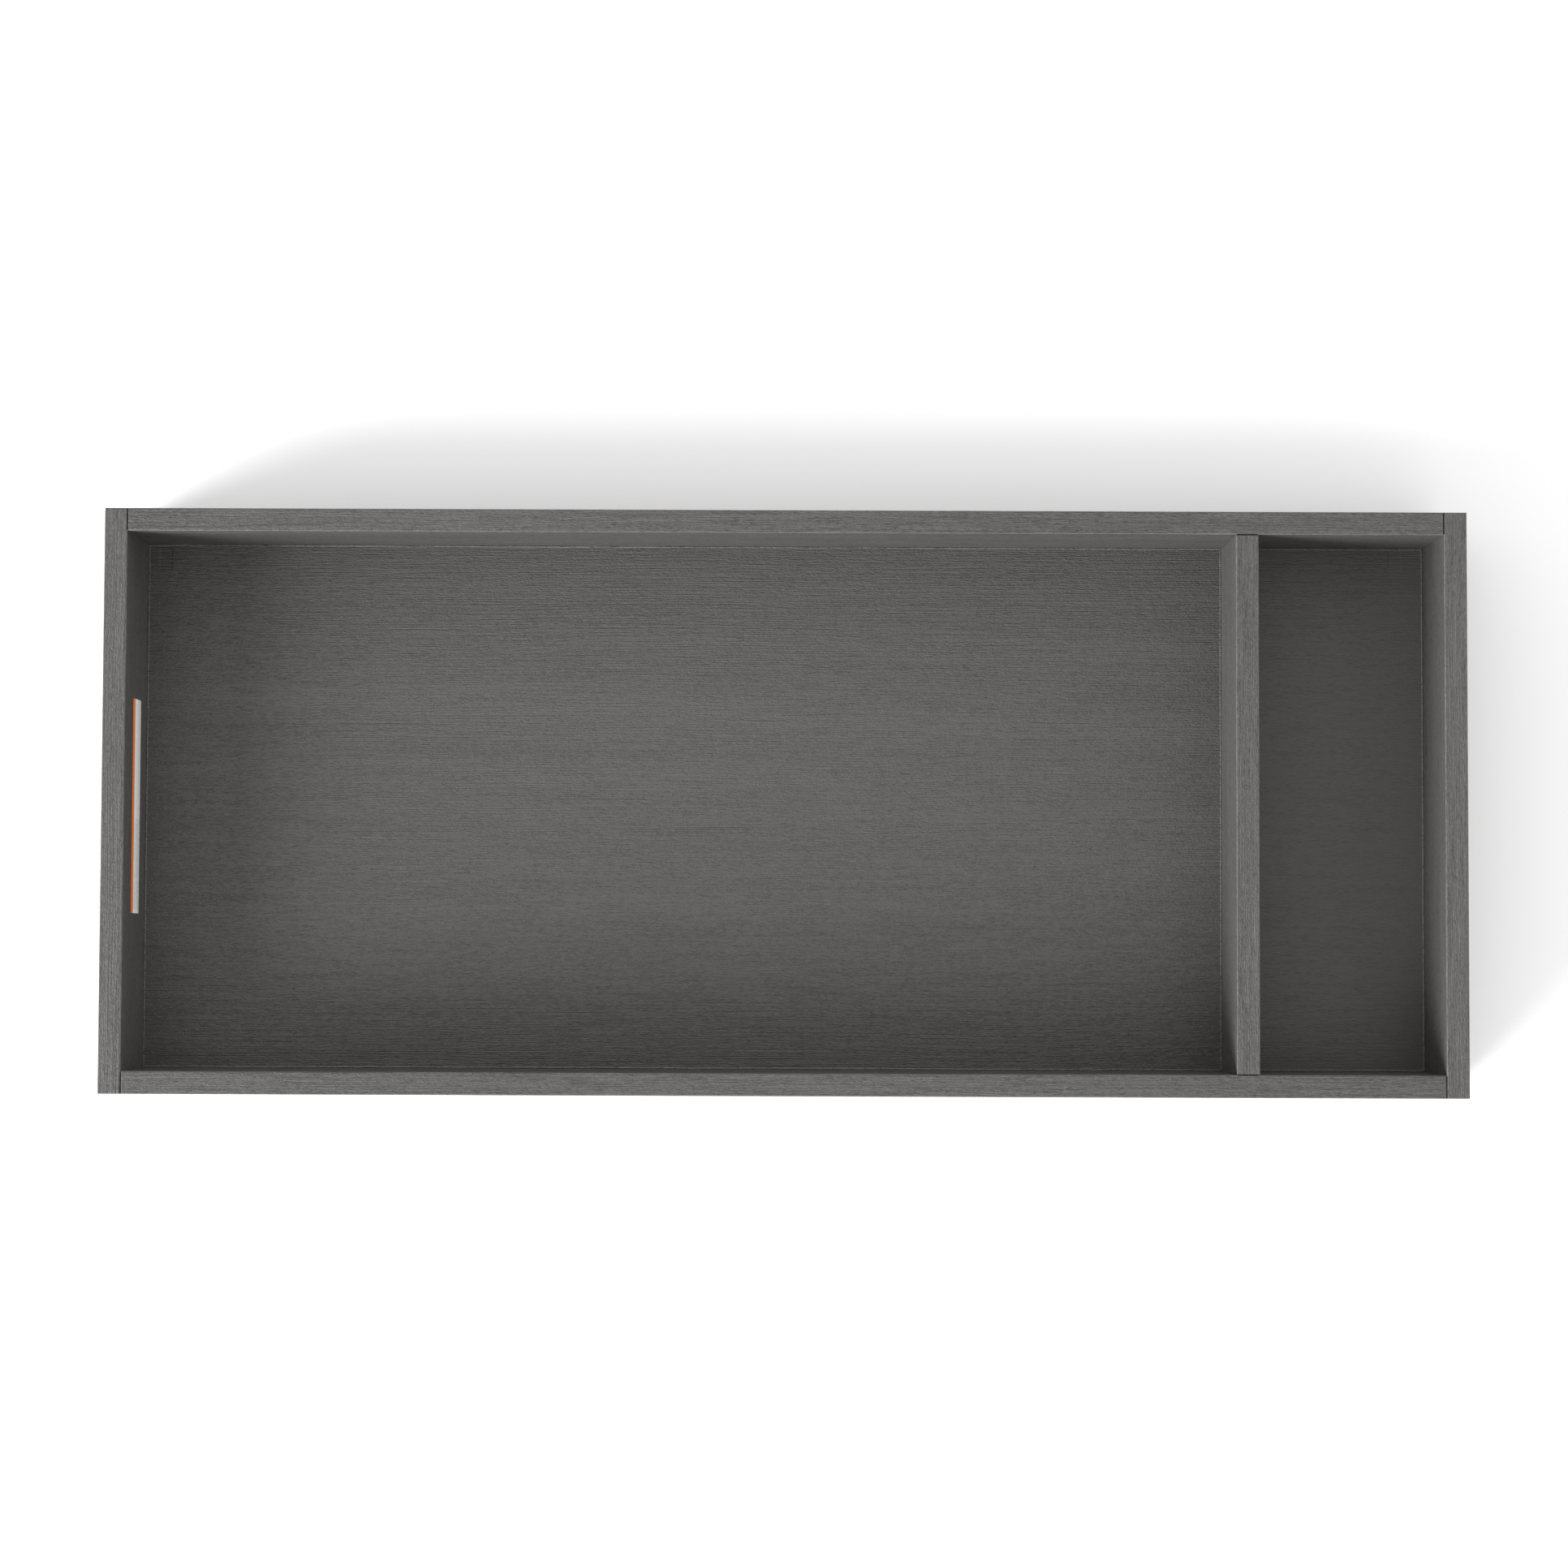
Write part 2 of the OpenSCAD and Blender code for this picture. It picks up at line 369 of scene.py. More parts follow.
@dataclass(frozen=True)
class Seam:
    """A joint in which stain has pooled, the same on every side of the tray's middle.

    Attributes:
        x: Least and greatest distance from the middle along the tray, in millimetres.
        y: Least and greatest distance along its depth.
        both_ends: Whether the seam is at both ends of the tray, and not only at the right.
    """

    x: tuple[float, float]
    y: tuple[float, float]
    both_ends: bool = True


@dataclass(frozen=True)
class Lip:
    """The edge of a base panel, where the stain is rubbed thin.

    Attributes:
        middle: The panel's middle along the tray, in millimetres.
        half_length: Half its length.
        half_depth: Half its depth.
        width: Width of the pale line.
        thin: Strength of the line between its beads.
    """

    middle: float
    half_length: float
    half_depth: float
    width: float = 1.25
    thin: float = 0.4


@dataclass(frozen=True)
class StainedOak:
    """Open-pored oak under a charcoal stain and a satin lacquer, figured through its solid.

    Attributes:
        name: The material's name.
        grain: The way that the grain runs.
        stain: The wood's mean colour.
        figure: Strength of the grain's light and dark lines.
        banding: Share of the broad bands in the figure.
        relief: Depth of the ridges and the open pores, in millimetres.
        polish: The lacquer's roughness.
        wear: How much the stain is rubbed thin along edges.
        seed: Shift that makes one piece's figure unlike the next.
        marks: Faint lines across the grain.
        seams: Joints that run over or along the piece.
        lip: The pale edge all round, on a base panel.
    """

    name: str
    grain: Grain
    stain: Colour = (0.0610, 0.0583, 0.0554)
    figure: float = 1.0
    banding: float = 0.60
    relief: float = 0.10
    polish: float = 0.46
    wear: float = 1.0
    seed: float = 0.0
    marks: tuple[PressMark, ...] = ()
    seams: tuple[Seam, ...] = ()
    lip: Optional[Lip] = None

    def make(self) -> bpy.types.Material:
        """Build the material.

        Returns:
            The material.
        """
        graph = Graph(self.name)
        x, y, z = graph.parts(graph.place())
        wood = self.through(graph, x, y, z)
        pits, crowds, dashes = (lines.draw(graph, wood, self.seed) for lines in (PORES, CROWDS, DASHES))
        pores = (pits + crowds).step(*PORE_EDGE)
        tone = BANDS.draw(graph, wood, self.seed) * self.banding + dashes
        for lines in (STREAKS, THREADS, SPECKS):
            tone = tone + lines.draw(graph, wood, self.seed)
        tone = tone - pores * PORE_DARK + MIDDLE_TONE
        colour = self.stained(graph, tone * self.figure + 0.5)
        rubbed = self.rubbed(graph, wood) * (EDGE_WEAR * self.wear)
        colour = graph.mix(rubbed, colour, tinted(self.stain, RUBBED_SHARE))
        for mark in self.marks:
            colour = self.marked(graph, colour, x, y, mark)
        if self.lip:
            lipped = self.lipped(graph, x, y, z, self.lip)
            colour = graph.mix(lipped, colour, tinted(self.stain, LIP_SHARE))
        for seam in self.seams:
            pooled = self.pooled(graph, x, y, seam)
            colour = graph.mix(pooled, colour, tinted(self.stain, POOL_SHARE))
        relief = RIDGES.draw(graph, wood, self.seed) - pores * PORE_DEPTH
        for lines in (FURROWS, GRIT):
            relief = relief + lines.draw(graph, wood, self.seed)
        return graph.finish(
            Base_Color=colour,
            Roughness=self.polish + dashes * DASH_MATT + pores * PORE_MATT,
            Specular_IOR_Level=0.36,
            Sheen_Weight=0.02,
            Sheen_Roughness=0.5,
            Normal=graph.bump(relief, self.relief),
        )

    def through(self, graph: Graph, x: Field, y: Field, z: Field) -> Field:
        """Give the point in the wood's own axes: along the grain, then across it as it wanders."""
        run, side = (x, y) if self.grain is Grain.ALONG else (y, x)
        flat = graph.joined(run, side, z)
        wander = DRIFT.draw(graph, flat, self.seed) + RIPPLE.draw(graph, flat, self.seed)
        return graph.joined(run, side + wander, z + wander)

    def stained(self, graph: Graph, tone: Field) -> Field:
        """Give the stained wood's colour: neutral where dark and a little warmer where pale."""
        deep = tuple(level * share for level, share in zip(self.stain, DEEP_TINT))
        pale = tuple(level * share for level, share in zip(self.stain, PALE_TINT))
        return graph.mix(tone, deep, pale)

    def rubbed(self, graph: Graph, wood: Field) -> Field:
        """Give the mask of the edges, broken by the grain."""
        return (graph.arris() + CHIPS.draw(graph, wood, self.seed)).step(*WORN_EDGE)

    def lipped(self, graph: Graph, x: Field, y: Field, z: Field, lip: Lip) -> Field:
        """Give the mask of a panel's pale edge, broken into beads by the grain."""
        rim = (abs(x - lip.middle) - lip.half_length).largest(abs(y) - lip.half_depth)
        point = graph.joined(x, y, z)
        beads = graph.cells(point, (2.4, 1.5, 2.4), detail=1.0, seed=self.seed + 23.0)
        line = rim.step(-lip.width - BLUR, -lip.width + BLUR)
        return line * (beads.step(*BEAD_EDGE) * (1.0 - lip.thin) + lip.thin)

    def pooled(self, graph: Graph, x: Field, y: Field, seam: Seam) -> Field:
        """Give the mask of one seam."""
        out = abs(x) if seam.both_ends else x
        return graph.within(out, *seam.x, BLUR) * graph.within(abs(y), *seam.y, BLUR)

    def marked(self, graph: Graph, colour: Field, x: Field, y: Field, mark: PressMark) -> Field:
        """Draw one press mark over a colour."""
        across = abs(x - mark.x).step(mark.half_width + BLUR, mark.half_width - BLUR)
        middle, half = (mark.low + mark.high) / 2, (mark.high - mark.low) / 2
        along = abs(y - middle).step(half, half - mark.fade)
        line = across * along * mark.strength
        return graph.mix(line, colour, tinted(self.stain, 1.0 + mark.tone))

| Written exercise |
Quote the listing above from its first line to the line with "the tray's middle.", inclusive, and add nothing.

| Answer in full |
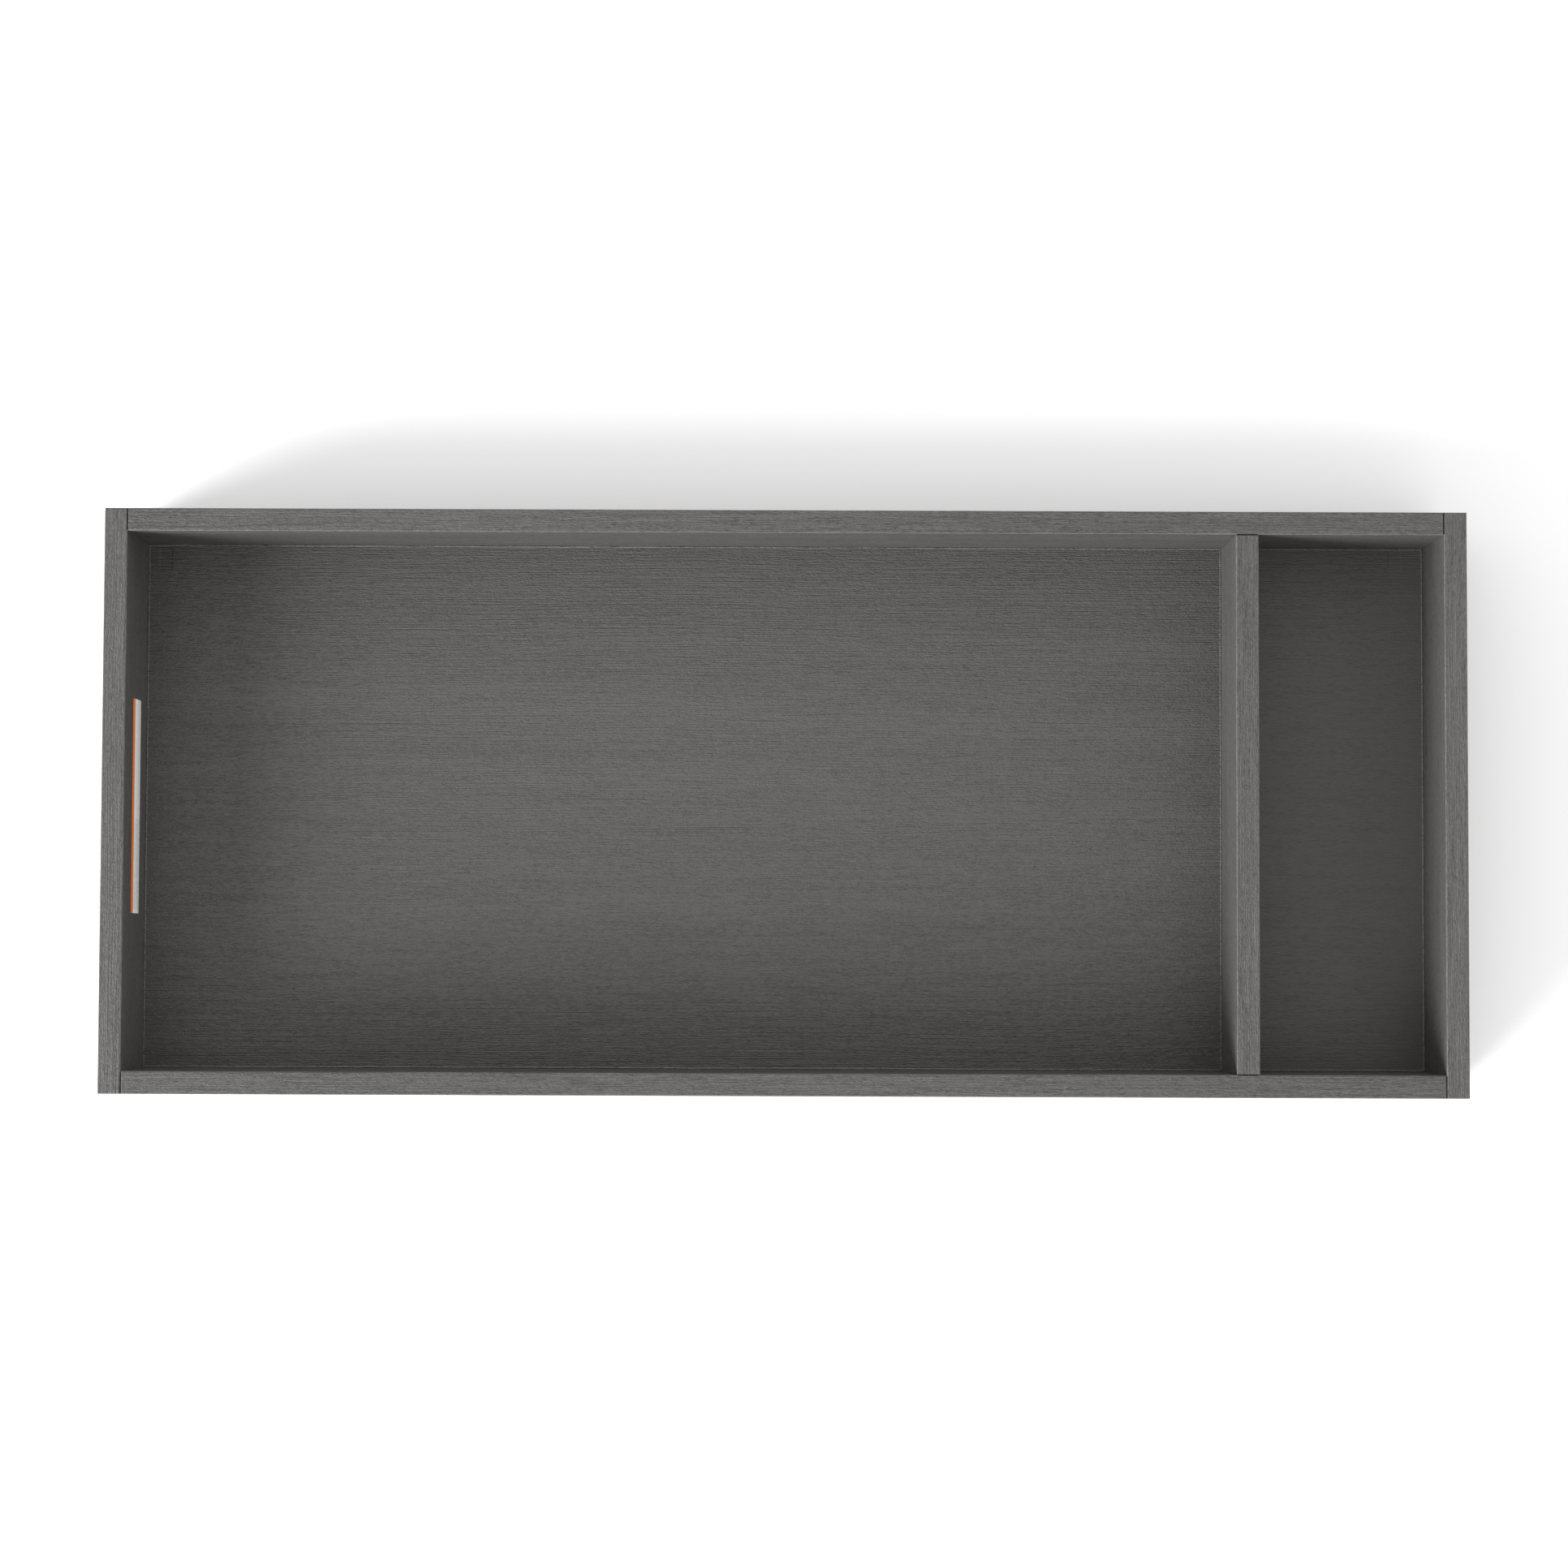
Write part 2 of the OpenSCAD and Blender code for this picture. It picks up at line 369 of scene.py. More parts follow.
@dataclass(frozen=True)
class Seam:
    """A joint in which stain has pooled, the same on every side of the tray's middle.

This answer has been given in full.